▶ _Given instruction_
Starting at the line that contains "zip(*points))), Vector(map(max, zip(*points)))" and stopping at the line that contains "obj.parent = empty", repeat every line exactly, the two end lines included, and nothing else.
::::
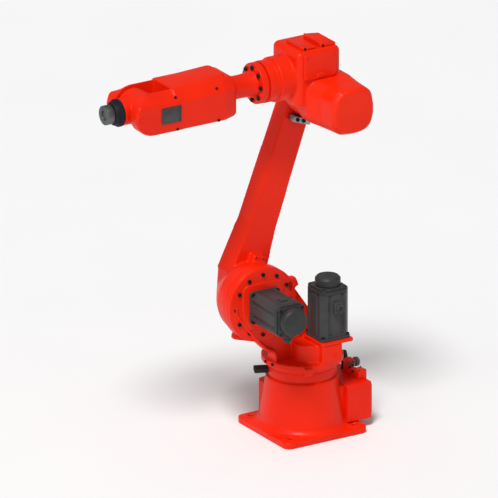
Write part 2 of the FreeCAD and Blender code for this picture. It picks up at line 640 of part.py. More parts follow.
def make_wrist():
    """the tilting barrel with its trunnions and nose, then the seal ring"""
    body = new_body("wrist_casting", WRIST)
    disc(body, "side", "wristRadius", "-wristHalf", "wristHalf * 2")
    disc(body, "side", "trunnion", "jointGap - slotHalf", "(slotHalf - jointGap) * 2")
    disc(body, "front", "noseRadius", "0", "noseFront - wristReach")
    body = new_body("wrist_seal", WRIST)
    base = "(noseFront - wristReach)"
    profile = [(base, "0"), (base, "sealRadius"), ("sealStraight - wristReach", "sealRadius"),
               ("sealFront - wristReach", "sealEnd"), ("sealFront - wristReach", "0")]
    turn(body, outline(body, "side", profile), "H_Axis")


def make_tool_flange():
    """the flange that carries the tool, with its pilot bore and four tapped holes"""
    body = new_body("tool_flange", WRIST)
    face = "(toolReach - wristReach)"
    disc(body, "front", "toolShaft", "sealFront - wristReach + jointGap",
         "toolReach - toolThick - sealFront - jointGap + bite")
    disc(body, "front", "toolRadius", face + " - toolThick", "toolThick")
    pocket(body, circle(body, "front", "toolBore", ("0", "0"), face), "toolBoreDepth")
    ring_of_holes(body, "front", "toolBoltCircle", "toolBoltHole", "toolBoltDepth", face, 4)


# ---- build, check and write -------------------------------------------------------------

def build():
    """make every sub-part in order from the floor up"""
    make_base_plate()
    make_base_casting()
    make_base_covers()
    make_connector_box()
    make_box_fittings()
    make_neck()
    make_base_stop()
    make_turntable()
    make_shoulder()
    make_waist_lug()
    make_shoulder_motor()
    make_waist_motor()
    make_upper_arm()
    make_arm_stops()
    make_elbow()
    make_elbow_covers()
    make_collar()
    make_forearm_root()
    make_forearm()
    make_fork()
    make_fork_covers()
    make_wrist()
    make_tool_flange()
    doc.recompute()


def check():
    """stop if any object failed or any sub-part is empty or broken"""
    failed = [each.Name for each in doc.Objects if {"Invalid", "Error"} & set(each.State)]
    for body in NODES:
        if body.Shape.isNull() or not body.Shape.isValid() or len(body.Shape.Solids) < 1:
            failed.append(body.Label)
    if failed:
        raise RuntimeError("failed: " + ", ".join(failed))


def write():
    """one STEP file for each sub-part, named for its node"""
    os.makedirs("parts", exist_ok=True)
    for body in NODES:
        body.Shape.exportStep("parts/" + body.Label + ".step")
        print(body.Label, len(body.Shape.Solids), round(body.Shape.Volume / 1000))


build()
check()
write()
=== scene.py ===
import json
import math

import bmesh
import bpy
import numpy as np
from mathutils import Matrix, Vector


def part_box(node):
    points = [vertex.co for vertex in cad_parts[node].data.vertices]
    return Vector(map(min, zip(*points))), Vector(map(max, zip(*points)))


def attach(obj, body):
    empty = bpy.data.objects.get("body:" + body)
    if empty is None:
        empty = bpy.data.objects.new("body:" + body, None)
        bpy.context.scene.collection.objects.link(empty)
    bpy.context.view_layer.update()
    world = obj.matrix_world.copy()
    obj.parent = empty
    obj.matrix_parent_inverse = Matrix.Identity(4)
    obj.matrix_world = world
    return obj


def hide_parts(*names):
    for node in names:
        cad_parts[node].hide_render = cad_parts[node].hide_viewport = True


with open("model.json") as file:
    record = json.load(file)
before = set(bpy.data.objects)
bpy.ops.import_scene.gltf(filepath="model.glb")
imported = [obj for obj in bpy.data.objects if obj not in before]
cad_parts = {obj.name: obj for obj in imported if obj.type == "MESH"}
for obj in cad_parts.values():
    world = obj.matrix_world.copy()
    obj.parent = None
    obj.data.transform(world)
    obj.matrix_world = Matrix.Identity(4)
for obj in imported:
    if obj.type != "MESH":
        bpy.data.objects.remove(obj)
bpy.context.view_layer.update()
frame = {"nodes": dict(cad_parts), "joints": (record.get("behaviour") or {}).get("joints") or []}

scene = bpy.context.scene
joints = {joint["name"]: joint for joint in frame["joints"]}
print("frame loaded")


# a place is an origin and three axes, so that each piece is drawn in its own directions

def placeAt(origin, across, up):  # the third axis is the one a shape is raised along
    across, up = np.array(across, float), np.array(up, float)
    return np.array(origin, float), np.array([across, up, np.cross(across, up)])


def moved(place, right=0.0, up=0.0, out=0.0):  # the same directions from a shifted origin
    return place[0] + np.array([right, up, out]) @ place[1], place[1]


def placed(points, place):  # a point is the origin plus its three shares of the axes
    return place[0] + points @ place[1]


xAxis, yAxis, zAxis = np.eye(3)
shoulderAt = np.array(joints["shoulder_swing"]["pos_m"])
elbowAt = np.array(joints["elbow_swing"]["pos_m"])
forearmAt = np.array(joints["forearm_roll"]["pos_m"])
wristAt = np.array(joints["wrist_tilt"]["pos_m"])
armUp = (elbowAt - shoulderAt) / np.linalg.norm(elbowAt - shoulderAt)
armFront = np.cross(yAxis, armUp)
ground = placeAt((0, 0, 0), xAxis, yAxis)


def sidesOf(node):  # a node's lowest and highest corners, the middle between them and half of each side
    low, high = (np.array(corner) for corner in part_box(node))
    return low, high, (low + high) / 2, (high - low) / 2


def raisedUp(node):  # a place at the middle of a node's underside, its half sides in X and Y, its height
    low, high, middle, half = sidesOf(node)
    return placeAt((middle[0], middle[1], low[2]), xAxis, yAxis), half[0], half[1], high[2] - low[2]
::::
▶ _Full answer_
    return Vector(map(min, zip(*points))), Vector(map(max, zip(*points)))


def attach(obj, body):
    empty = bpy.data.objects.get("body:" + body)
    if empty is None:
        empty = bpy.data.objects.new("body:" + body, None)
        bpy.context.scene.collection.objects.link(empty)
    bpy.context.view_layer.update()
    world = obj.matrix_world.copy()
    obj.parent = empty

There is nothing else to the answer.